TASK BRIEF -
Every line from the beginning of the records below up to the one holding "of the footprint." should be quoted exactly; leave out the rest.

CAD and scene scripts -
— Begin —

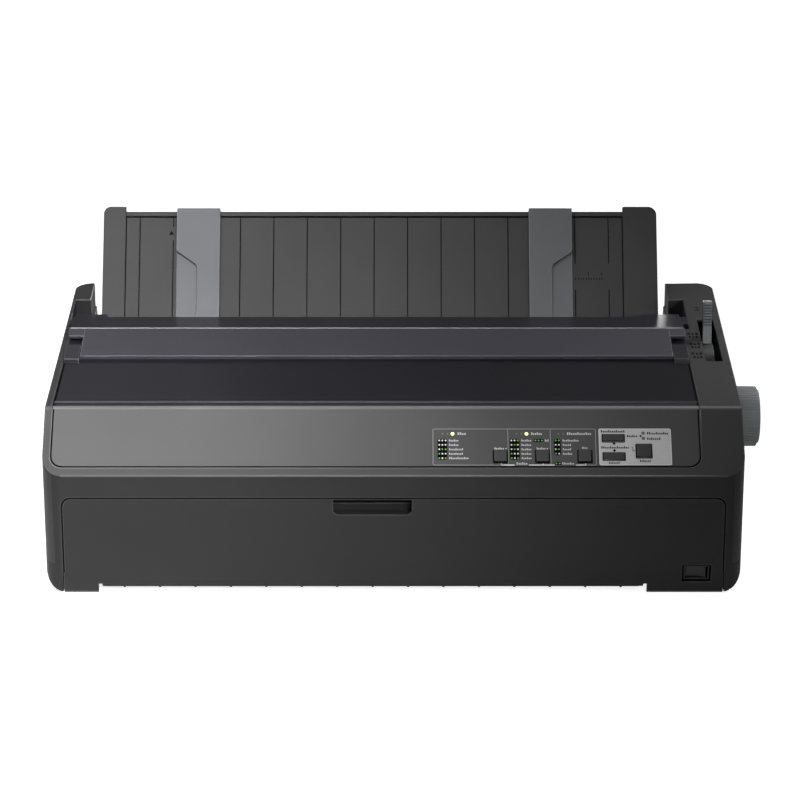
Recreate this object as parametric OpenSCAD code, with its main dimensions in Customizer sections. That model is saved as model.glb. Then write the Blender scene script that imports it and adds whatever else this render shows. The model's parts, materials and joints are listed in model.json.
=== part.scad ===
// Wide-carriage dot matrix printer with hinged covers, millimetres.
// Modelled in printer coordinates: X from the middle of the casing, Y back from the front face,
// Z up from the table. Each node is then shifted so that the origin is the middle of the footprint.

/* [Casing] */
// Width of the casing without the knob
body_w = 610; // [604:1:620]
// Depth from the front face to the rear wall
body_d = 402; // [398:1:410]
// Height of the raised paper guide above the table
overall_h = 256; // [252:1:262]
// Height of the upright front face
front_h = 110.6; // [108:0.2:113]
// Slope of the control panel above horizontal, in degrees
panel_angle = 42; // [41:0.5:43]
// Length of the control panel slope
panel_len = 67.4; // [66.4:0.2:69]
// Rise of the top towards the rear, in degrees
top_angle = 3.9; // [3.5:0.1:4.3]
// Depth at which the two towers end
tower_d = 341; // [338:1:345]
// Thickness of the casing's walls
wall = 3; // [2.6:0.1:3.4]
// Height of the lower case
split_z = 28; // [26:0.5:30]
// Radius of the casing's upright corners
corner_r = 16; // [14:0.5:17]
// Radius of the lower case's side edges
skirt_r = 18; // [16:0.5:20]
// Height of the rubber feet under the floor
foot_h = 1.6; // [1.2:0.1:2]
// Gap between a cover and the casing round it
seam = 0.6; // [0.5:0.1:0.8]

/* [Front cover] */
// Width of the front cover
flap_w = 577; // [570:1:579]
// Height of the front cover's top edge
flap_top = 89.6; // [87:0.2:92]
// Thickness of the front cover
flap_t = 3; // [2.6:0.1:3.4]
// Width of the finger recess
grip_w = 68.5; // [60:0.5:76]
// Height of the finger recess
grip_h = 15.2; // [13:0.2:17]
// Depth of the finger recess
grip_d = 13; // [11:0.5:15]

/* [Top cover and exit flap] */
// Left edge of the top cover, from the middle
cover_l = 298.2; // [297:0.2:298.6]
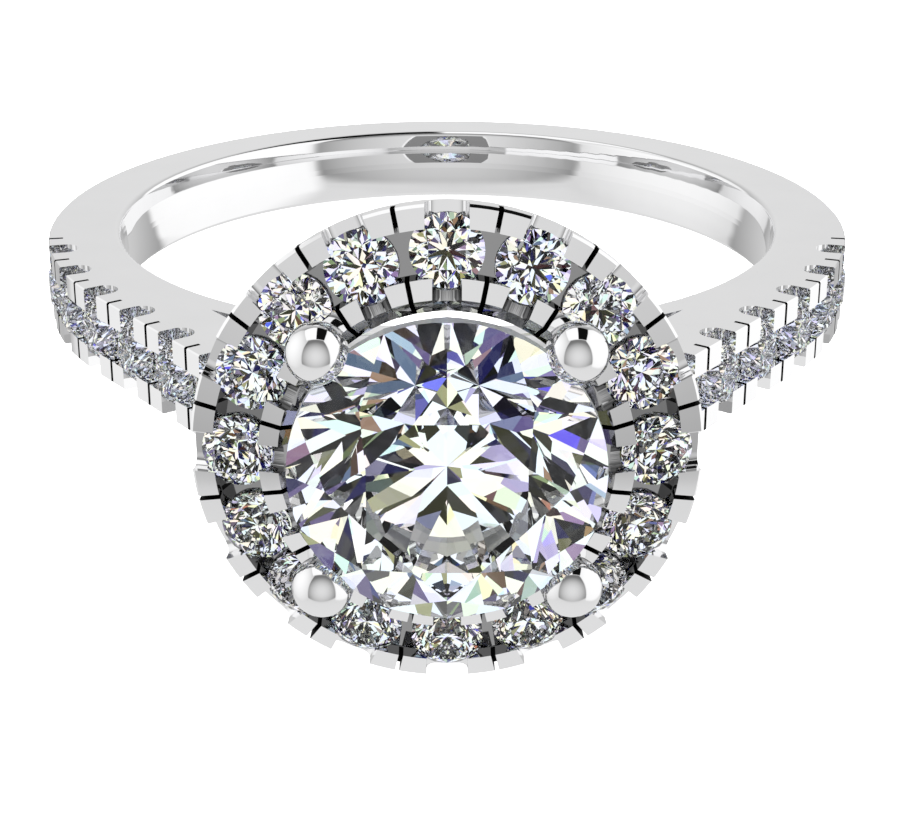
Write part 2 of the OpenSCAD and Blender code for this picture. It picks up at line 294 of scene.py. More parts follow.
class Effects:
    """The node groups that the finishes share, each built once."""

    FLOAT = "NodeSocketFloat"
    COLOR = "NodeSocketColor"
    VECTOR = "NodeSocketVector"

    # wheel polish: spans of the haze, and the swirl lines' stretch and size
    HAZE_GLOSS = (0.35, 0.7)
    HAZE_SHADE = (0.3, 0.7)
    HAZE_DETAIL = 3.0
    LINE_STRETCH = (6.0, 1.0, 1.0)
    LINE_SCALE = 9000.0
    LINE_DETAIL = 1.0
    # painted fire: facets that face the same way within a step share a painted hue, in place of
    # split light
    FACET_STEP = (0.5, 0.5, 0.5)
    FACET_HUES = ((0.0, (0.30, 0.33, 1.0)), (0.24, (1.0, 1.0, 1.0)), (0.55, (0.55, 0.62, 0.25)),
                  (0.68, (1.0, 0.98, 0.96)), (0.85, (1.0, 0.62, 0.40)), (0.93, (0.45, 0.95, 0.9)))
    # softbox: the least depth that across and along are divided by
    LEAST_DEPTH = 1e-4
    # lamp dome: where red, green and blue look, and the lamps' tones and tints
    LOOK_WAY = (0.5, 0.8, 0.6)
    LOOKS = (-0.35, 0.0, 1.0)
    LAMP_TONES = ((0.0, 0.0), (0.15, 0.01), (0.28, 0.11), (0.43, 0.4), (0.56, 0.85), (0.66, 1.0))
    LAMP_TINTS = ((0.0, (1.0, 1.0, 1.0)), (0.24, (0.44, 0.64, 1.0)), (0.44, (0.30, 0.36, 1.0)),
                  (0.60, (0.56, 0.44, 1.0)), (0.70, (0.50, 0.86, 1.0)), (0.75, (0.55, 0.85, 0.60)),
                  (0.82, (0.78, 0.80, 0.36)), (0.94, (1.0, 0.66, 0.44)))
    RED_SHARE = 0.25
    RED_CAP = (1.7, 0.02)
    BLUE_SHARE = 0.7
    BLUE_CAP = (3.2, 0.05)
    TINT_FADE = (0.4, 1.2, 1.0, 0.3)

    def __init__(self) -> None:
        """Builds the groups."""
        self.polish = self._polish()
        self.painted_facet_fire = self._painted_facet_fire()
        self.softbox = self._softbox()
        self.lamp_dome = self._lamp_dome()

    def _polish(self) -> bpy.types.NodeTree:
        """Traces of the polishing wheel: a fine haze in the gloss and hair-thin swirl lines.

        Returns:
            A group with the outputs Roughness, Shade and Height.
        """
        tree, bench = new_group(
            "wheel_polish",
            {"Position": (self.VECTOR, None), "Haze size": (self.FLOAT, 900.0),
             "Smoothest": (self.FLOAT, 0.02), "Roughest": (self.FLOAT, 0.08),
             "Light": (self.COLOR, (0.9, 0.9, 0.9, 1)),
             "Deep": (self.COLOR, (0.85, 0.85, 0.85, 1))},
            {"Roughness": self.FLOAT, "Shade": self.COLOR, "Height": self.FLOAT})
        inside, outside = bench.add("NodeGroupInput"), bench.add("NodeGroupOutput")
        side = inside.outputs
        haze = bench.add("ShaderNodeTexNoise")
        bench.fill(haze, {"Vector": side["Position"], "Scale": side["Haze size"],
                          "Detail": self.HAZE_DETAIL})
        rough = bench.ramp(haze.outputs["Fac"], *self.HAZE_GLOSS, side["Smoothest"],
                           side["Roughest"], smooth=True)
        shade = bench.mix(bench.ramp(haze.outputs["Fac"], *self.HAZE_SHADE), side["Light"],
                          side["Deep"])
        stretch = bench.add("ShaderNodeMapping", vector_type="TEXTURE")
        bench.fill(stretch, {"Vector": side["Position"], "Scale": self.LINE_STRETCH})
        lines = bench.add("ShaderNodeTexNoise")
        bench.fill(lines, {"Vector": stretch.outputs["Vector"], "Scale": self.LINE_SCALE,
                           "Detail": self.LINE_DETAIL})
        bench.fill(outside, {"Roughness": rough, "Shade": shade, "Height": lines.outputs["Fac"]})
        return tree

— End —

TASK RESULT -
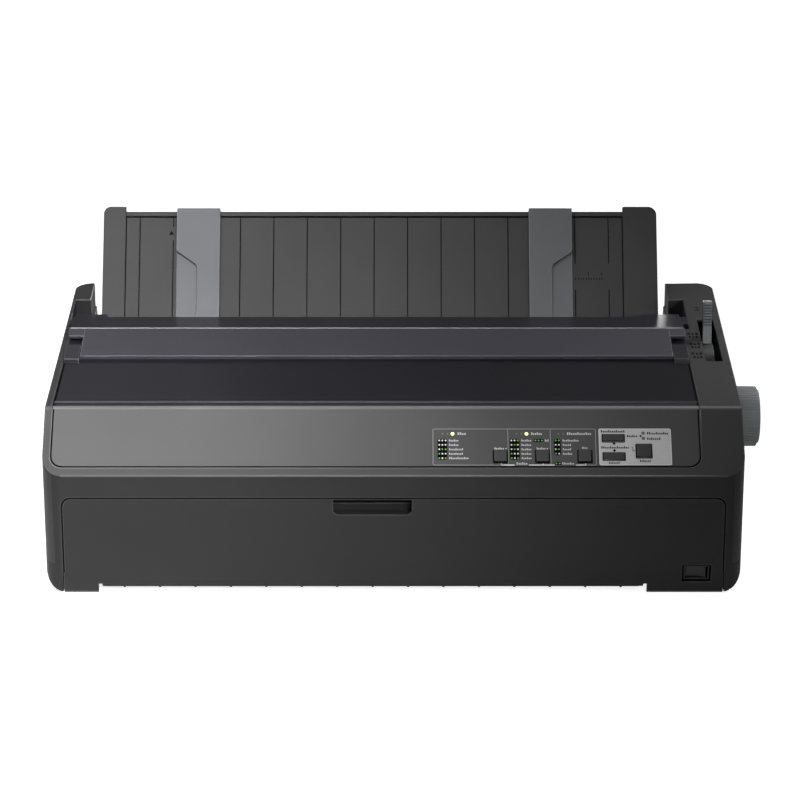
Recreate this object as parametric OpenSCAD code, with its main dimensions in Customizer sections. That model is saved as model.glb. Then write the Blender scene script that imports it and adds whatever else this render shows. The model's parts, materials and joints are listed in model.json.
=== part.scad ===
// Wide-carriage dot matrix printer with hinged covers, millimetres.
// Modelled in printer coordinates: X from the middle of the casing, Y back from the front face,
// Z up from the table. Each node is then shifted so that the origin is the middle of the footprint.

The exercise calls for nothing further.